Here's another one from To Be Rather Than to Seem. Click on the link for an explanation of what I think I'm doing!

"What did you know and when did you know it?" During the summer of 1973 I followed listened to as much of the Watergate hearings as I could, on TV and radio. Repeated to witness after witness, that question imprinted itself deep in my mind and remains indelible thirty-six years later. What did you know and when did you know it? And, while we're at it, how did you figure it out? In congressional hearings and trial courts precision is expected and fuzziness is suspect. In my memory, it's the other way round: fuzziness is expected and precision is suspect. An epiphany I'm sure took place in 1981 turns out to have been the conflation of two events, one from 1980 and the other from 1982. I'd swear that my indelible image of a person came from an experience we shared, until I come across a photograph of that person with precisely the remembered expression, in precisely the remembered light.

At least I have no photograph of this memory, because no one else was there.

My mother is driving. I'm in the passenger seat. I'm twelve or thirteen. We're on South Avenue headed toward Auburndale, where we do most of our shopping because it's closer than Weston center. At the busy intersection that manages traffic entering and exiting Route 128, the multi-lane highway that parallels the Charles River just ahead, the light is red. Waiting for it to change, I ask my mother why I, alone among my siblings, don't have a middle name. She says that when I get married, I'll drop it. Immediately I know that I'm never getting married and that I need a middle name.[*]

Over the next several years I experimented with different middle names, and by the time I graduated from high school I'd settled on Jordan, for the country. I've been Susanna J. Sturgis ever since.

Not only did I never get married, I eventually became a feminist and a lesbian. But if feminism was in the air in 1964, when resolution surfaced in my mind, I hadn't sniffed or felt it. What did I know about marriage and middle names that coalesced instantly into "I will never get married, and I need a middle name"?

The fissures in my parents' marriage were deep by the time I hit my preteen years. By the time I was fourteen, divorce was under consideration -- and I was dead set against it. Why, when the situation at home was close enough to intolerable that my siblings and I spent as much time as possible somewhere else, and I saw it as a good reason to avoid having friends over? With maturity came the understanding that when you're in a bad situation, it's hard to imagine that any change could possibly be for the better.

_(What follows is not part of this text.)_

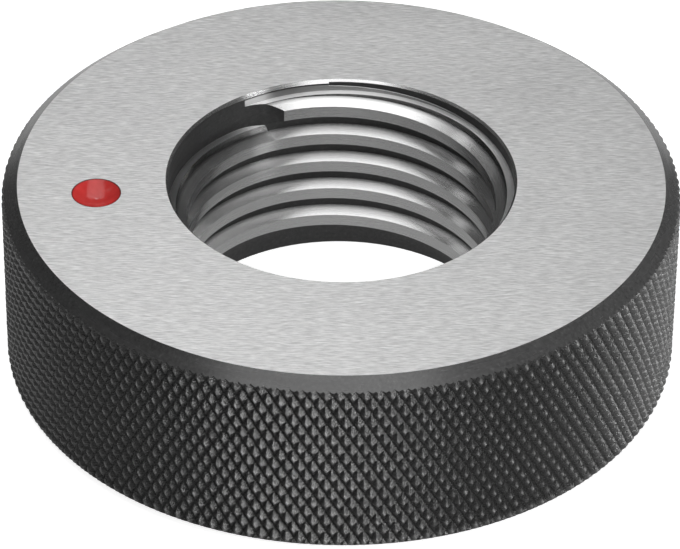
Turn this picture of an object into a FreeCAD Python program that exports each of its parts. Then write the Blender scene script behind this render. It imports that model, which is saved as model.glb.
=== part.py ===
# Thread ring gauge of the not-go kind for a 1 1/4 inch, 8 threads per inch external thread.
# One hardened steel ring, with a dished spot in its top face that is filled with red lacquer.
# Millimetres. The origin is the centre of the bottom face, and +Z is the axis of the bore.
# The thread looks the same from both faces: a half turn about a level line maps it onto itself.
import FreeCAD
import Part
import math
import os

from FreeCAD import Vector

# Ring blank
outer_diameter = 63.0
thickness = 19.2
edge_bevel_width = 1.5
edge_bevel_height = 1.15

# Thread, right-handed, with flat crests and flat roots
pitch = 25.4 / 8
pitch_diameter = 29.49
flank_angle = 30.0
crest_flat = 1.175
root_flat = 0.85

# Bore mouths, the same at both faces, clear of the thread's root
counterbore_clearance = 0.6
counterbore_depth = 1.1
mouth_bevel = 0.3

# Blunt ends, where a round cutter takes the thin first and last turn off the ridge
blunt_end_angle = 112.5
blunt_end_depth = 2.32
relief_cutter_diameter = 10.0
relief_step = 0.1
relief_turn = 325.0
relief_floor_rise = 0.3
relief_run_in = 5.0

# Marked spot, set in from the edge of the top face
spot_diameter = 4.6
spot_depth = 1.15
spot_inset = 7.25
spot_angle = 187.2
lacquer_drop = 0.06
lacquer_lip = 0.12
lacquer_dish_depth = 0.8

# Sizes that follow from the ones above
outer_radius = outer_diameter / 2
face_radius = outer_radius - edge_bevel_width
flank_slope = math.tan(math.radians(flank_angle))
crest_radius = pitch_diameter / 2 - (pitch / 2 - crest_flat) / (2 * flank_slope)
root_radius = pitch_diameter / 2 + (pitch / 2 - root_flat) / (2 * flank_slope)
counterbore_radius = root_radius + counterbore_clearance
mouth_radius = counterbore_radius + mouth_bevel
relief_radius = counterbore_radius + relief_step
spot_circle_radius = face_radius - spot_inset
axis_line = Vector(0, 0, 1)
tool_overlap = 0.5


def polar(radius, degrees, height=0.0):
    """The point at this distance from the bore's axis, this way round it."""
    angle = math.radians(degrees)
    return Vector(radius * math.cos(angle), radius * math.sin(angle), height)


def turned_blank():
    """The ring as it leaves the lathe, before it is bored: bevelled, with a recess in each face."""
    half_section = [
        (0, counterbore_depth),
        (counterbore_radius, counterbore_depth),
        (counterbore_radius, mouth_bevel),
        (mouth_radius, 0),
        (face_radius, 0),
        (outer_radius, edge_bevel_height),
        (outer_radius, thickness - edge_bevel_height),
        (face_radius, thickness),
        (mouth_radius, thickness),
        (counterbore_radius, thickness - mouth_bevel),
        (counterbore_radius, thickness - counterbore_depth),
        (0, thickness - counterbore_depth),
    ]
    points = [Vector(radius, 0, height) for radius, height in half_section]
    outline = Part.makePolygon(points + points[:1])
    return Part.Face(outline).revolve(Vector(0, 0, 0), axis_line, 360)


def helical_cut(section, start_angle, start_height, turns):
    """Sweep a section, given as radius and height above its middle, up along the thread's lead."""
    path = Part.makeHelix(pitch, pitch * turns, crest_radius)
    points = [Vector(radius, 0, height) for radius, height in section]
    outline = Part.makePolygon(points + points[:1])
    cut = Part.Wire(path).makePipeShell([outline], True, True)
    cut.rotate(Vector(0, 0, 0), axis_line, start_angle)
    cut.translate(Vector(0, 0, start_height))
    return cut


def groove_height(degrees):
    """Height of the middle of the groove that lies just under the ridge's top end."""
    lead = pitch * (degrees - blunt_end_angle) / 360
    return thickness - blunt_end_depth - pitch / 2 + lead


def threaded_bore():
    """The room inside the thread: the bore between the crests, and the groove run out past both
    faces. The two are joined first and then cut as one."""
    inner_radius = crest_radius - tool_overlap
    root_half = root_flat / 2
    inner_half = root_half + (root_radius - inner_radius) * flank_slope
    section = [
        (inner_radius, -inner_half),
        (root_radius, -root_half),
        (root_radius, root_half),
        (inner_radius, inner_half),
    ]
    turns_below = math.ceil((groove_height(blunt_end_angle) + pitch / 2) / pitch)
    start_height = groove_height(blunt_end_angle) - turns_below * pitch
    turns = math.ceil((thickness + pitch / 2 - start_height) / pitch)
    groove = helical_cut(section, blunt_end_angle, start_height, turns)
    base = Vector(0, 0, start_height - pitch)
    bore = Part.makeCylinder(crest_radius, pitch * (turns + 2), base)
    return bore.fuse(groove)


def relief_plan():
    """Seen from above, the room that the cutter clears: its own round at the ridge's end, then on
    round the bore. The cutter's round is tangent to the relief and meets the crest at the end."""
    cutter_radius = relief_cutter_diameter / 2
    centre_radius = relief_radius - cutter_radius
    squares = crest_radius**2 + centre_radius**2 - cutter_radius**2
    lag = math.degrees(math.acos(squares / (2 * crest_radius * centre_radius)))
    first = blunt_end_angle + lag
    last = first + relief_turn
    middle = (first + last) / 2
    centre = polar(centre_radius, first)
    tangent_point = polar(relief_radius, first)
    inside_point = centre + polar(cutter_radius, first - 90)
    halfway_point = centre + polar(cutter_radius, first - 45)
    sides = [
        Part.Arc(tangent_point, polar(relief_radius, middle), polar(relief_radius, last)),
        Part.LineSegment(polar(relief_radius, last), Vector(0, 0, 0)),
        Part.LineSegment(Vector(0, 0, 0), inside_point),
        Part.Arc(inside_point, halfway_point, tangent_point),
    ]
    outline = Part.Wire([side.toShape() for side in sides])
    return Part.Face(outline), first


def top_relief():
    """What the cutter takes away above the top end of the ridge, one pitch high along the lead.
    Its floor lies just over the middle of the groove."""
    plan, first = relief_plan()
    room = plan.extrude(Vector(0, 0, thickness + pitch))
    inner_radius = crest_radius - tool_overlap
    outer_reach = relief_radius + tool_overlap
    section = [(inner_radius, 0), (outer_reach, 0), (outer_reach, pitch), (inner_radius, pitch)]
    start = blunt_end_angle - relief_run_in
    end = first + relief_turn + relief_run_in
    floor_height = groove_height(start) + relief_floor_rise
    sweep = helical_cut(section, start, floor_height, (end - start) / 360)
    return sweep.common(room)


def half_turn_axis():
    """The level line through the middle of the ring about which the thread maps onto itself."""
    top_middle = thickness - blunt_end_depth
    degrees = blunt_end_angle + 180 * (thickness - 2 * top_middle) / pitch
    return Vector(0, 0, thickness / 2), polar(1, degrees)


def spot_centre():
    return polar(spot_circle_radius, spot_angle, thickness)


def dish(width, depth, drop=0.0):
    """A ball that dips into the top face, this wide and deep where its rim lies this far down."""
    radius = (width**2 / 4 + depth**2) / (2 * depth)
    lift = radius - depth - drop
    return Part.makeSphere(radius, spot_centre() + Vector(0, 0, lift))


def width_at_drop(drop):
    """Width of the spot's dish this far below the top face."""
    radius = (spot_diameter**2 / 4 + spot_depth**2) / (2 * spot_depth)
    above = radius - spot_depth + drop
    return 2 * math.sqrt(radius**2 - above**2)


def gauge_ring():
    ring = turned_blank().cut(threaded_bore())
    relief = top_relief()
    ring = ring.cut(relief)
    middle, level_line = half_turn_axis()
    ring = ring.cut(relief.rotated(middle, level_line, 180))
    return ring.cut(dish(spot_diameter, spot_depth))


def red_mark():
    """Lacquer that has set in the spot, thick in the middle and with a thin flat lip at its rim."""
    reach = 2 * spot_depth
    base = spot_centre() - Vector(0, 0, lacquer_drop + reach)
    below_lip = Part.makeCylinder(spot_diameter, reach, base)
    filled = dish(spot_diameter, spot_depth).common(below_lip)
    hollow_width = width_at_drop(lacquer_drop) - 2 * lacquer_lip
    return filled.cut(dish(hollow_width, lacquer_dish_depth, lacquer_drop))


def write_step(name, shape):
    """Write a piece, which has to be a single solid."""
    (solid,) = shape.Solids
    solid.exportStep("parts/" + name + ".step")
    print(name, "valid", solid.isValid(), "volume", round(solid.Volume, 2))


os.makedirs("parts", exist_ok=True)
write_step("gauge_ring", gauge_ring())
write_step("red_mark", red_mark())
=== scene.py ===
import math

import bmesh
import bpy
import numpy as np
from mathutils import Matrix, Vector

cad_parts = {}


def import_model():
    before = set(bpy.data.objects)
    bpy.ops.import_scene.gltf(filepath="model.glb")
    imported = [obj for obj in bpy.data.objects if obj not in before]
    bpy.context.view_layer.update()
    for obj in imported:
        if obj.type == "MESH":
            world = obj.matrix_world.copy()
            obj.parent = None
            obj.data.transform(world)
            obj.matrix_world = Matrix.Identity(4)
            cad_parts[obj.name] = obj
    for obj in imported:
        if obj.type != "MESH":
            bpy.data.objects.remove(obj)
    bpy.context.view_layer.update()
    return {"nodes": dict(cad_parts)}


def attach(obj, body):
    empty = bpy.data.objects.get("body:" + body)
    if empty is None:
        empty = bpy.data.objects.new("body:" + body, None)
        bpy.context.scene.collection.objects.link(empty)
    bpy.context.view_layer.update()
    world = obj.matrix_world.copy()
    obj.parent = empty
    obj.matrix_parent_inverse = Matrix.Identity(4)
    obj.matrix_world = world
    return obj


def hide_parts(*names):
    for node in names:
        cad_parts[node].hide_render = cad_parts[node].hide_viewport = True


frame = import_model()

MM = 0.001

# The ring's own sizes in millimetres, as the solids have them
FACE_R = 30.0
THICKNESS = 19.2
BEVEL_WIDTH = 1.5
BEVEL_HEIGHT = 1.15
CREST_R = 14.388
ROOT_R = 15.384
COUNTERBORE_R = 15.984
COUNTERBORE_DEPTH = 1.1
MOUTH_BEVEL = 0.3
PITCH = 3.175
BLUNT_END_AT = 112.5
BLUNT_END_DEPTH = 2.32

# Reading the solid's mesh: corners this close (m) are one, the cuts made in each open edge, how
# near (mm) a point lies to a face, an edge or a wall that it is on, and the degrees past the
# ridge's top end where the relief's round comes out to the root
WELD = 2e-7
EDGE_CUTS = 5
ON_FACE = 0.05
ON_EDGE = 0.02
ON_CREST = 0.03
ON_WALL = 0.015
RELIEF_LAG = 5.5

# Edges of the ring that turn by more than this (radians) are shaded sharp
CREASE = 0.45

# Knurl, in millimetres: two crossed sets of V grooves, the ones down to the right deeper than the
# others. The rise is the height of a diamond, the tip is the flat share of a groove's spacing,
# and the wander is how much lower a tip may lie. Next to a bevel the grooves have only the edge
# share of their depth, and ease into the rest. The tips stay a hair inside the solid's facets.
# The lattice stops a margin short of the ground faces and is then cut where it meets the bevels,
# with points this near to a bevel taken as on it
KNURL_R = 31.49
KNURL_COUNT = 170
KNURL_RISE = 2.02
KNURL_DEPTH = 0.45
KNURL_SECOND_DEPTH = 0.35
KNURL_TIP = 0.08
KNURL_WANDER = 0.03
KNURL_WANDER_ROWS = 64
KNURL_SEED = 7
KNURL_EASE = 0.3
KNURL_EDGE_SHARE = 0.75
KNURL_MARGIN = 0.3
ON_BEVEL = 0.004

# The spot and its lacquer
SPOT_AT = 187.2
SPOT_CIRCLE_R = 22.75
SPOT_DEPTH = 1.15
SPOT_BALL_R = 2.875
LACQUER_DROP = 0.06
LACQUER_DISH = 0.8
LACQUER_LIP = 0.12
LIP_SWELL = 0.045
DISH_STEPS = 24
LIP_STEPS = 8
UNDERSIDE_STEPS = 16
LACQUER_SIDES = 96

# The photograph's viewpoint, fitted to the ring's circles and thread
CAMERA_AT = (0, -0.35259, 0.268337)
CAMERA_RIGHT = (0.999952, 0.005904, 0.007818)
CAMERA_LOOK = (-0.000107, 0.804494, -0.593960)
CAMERA_LENS = 246.795
SENSOR_WIDTH = 36
CAMERA_CLIP = (0.01, 20)

# Studio: the floor's half width (m), and how brightly each kind of ray sees it glow
FLOOR_REACH = 1.5
FLOOR_GLOW = [("Is Camera Ray", 0.85), ("Is Transmission Ray", 0.85), ("Is Glossy Ray", 0.4)]
WORLD_STRENGTH = 0.06

# Lamps: name, place and target in metres, size and radiance. The hot spot mirrors softly in the
# ground face. The strip at the front right lies under that face's plane and rakes the knurl. The
# low one gives the upper left crests their streak
LAMPS = [
    ("overhead", (-0.022, 0.0, 0.6), (-0.022, 0.0001, 0), (0.524, 1.24), 1.47),
    ("side", (0.68, -0.145, 0.07), (0, 0, 0.01), (0.5, 0.14), 0.3),
    ("hot_spot", (-0.05, 0.565, 0.595), (-0.05, 0.5651, 0), (0.09, 0.06), 6.0),
    ("upper_left", (-0.435, 0.191, 0.58), (0, 0, 0), (0.12, 0.12), 0.8),
    ("front_right", (0.5, -0.4, 0.0095), (0, 0, 0.0095), (0.28, 0.016), 240.0),
    ("low_right", (0.555, -0.375, 0.165), (0, 0, 0.01), (0.17, 0.28), 12.0),
]


def from_axis(point):
    """Distance of a point from the bore's axis."""
    return math.hypot(point[0], point[1])


def bearing(point):
    """Which way from the bore's axis a point lies, in radians from +X."""
    return math.atan2(point[1], point[0])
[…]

My mother was actively alcoholic and obviously unhappy. Of course I identified, and was identified with, my father: I was the brain of my generation, as he had been the brain of his. Through grade school and high school I tried to pretend I had nothing in common with my mother. My upbringing was remarkably gender-neutral for the time, and I went to a girls' school where intellectual achievement was expected of students and nearly all the teachers were women (many of them single); nevertheless, I knew both that I had plenty in common with my mother and that what we had in common would drag me down if it could.

At that moment, sitting in the passenger seat of my mother's Pontiac station wagon, I knew that I needed a middle name and that I better not get married. That's what I knew, and approximately when I knew it. How and why I knew it remains a mystery. To this day I remain my father's left-brain-dominant daughter, but over and over over the years a whole-bodily way of knowing has improvised me a path around obstacles and dangers that even my cautious rational mind didn't recognize. This might have been the first time I glimpsed it in action.


In hindsight . . .

[*] The car was stopped when my mother and I had this conversation. My best guess is that we were stopped at a red light. During my childhood, however, traffic lights replaced a rotary on South Avenue just west of the Charles River and Route 128. I remember the rotary. Was the rotary still there when this epiphany happened? I'm guessing not. My mother might have slowed down to enter the rotary, but she wouldn't have stopped for longer than an instant. But I don't know for sure.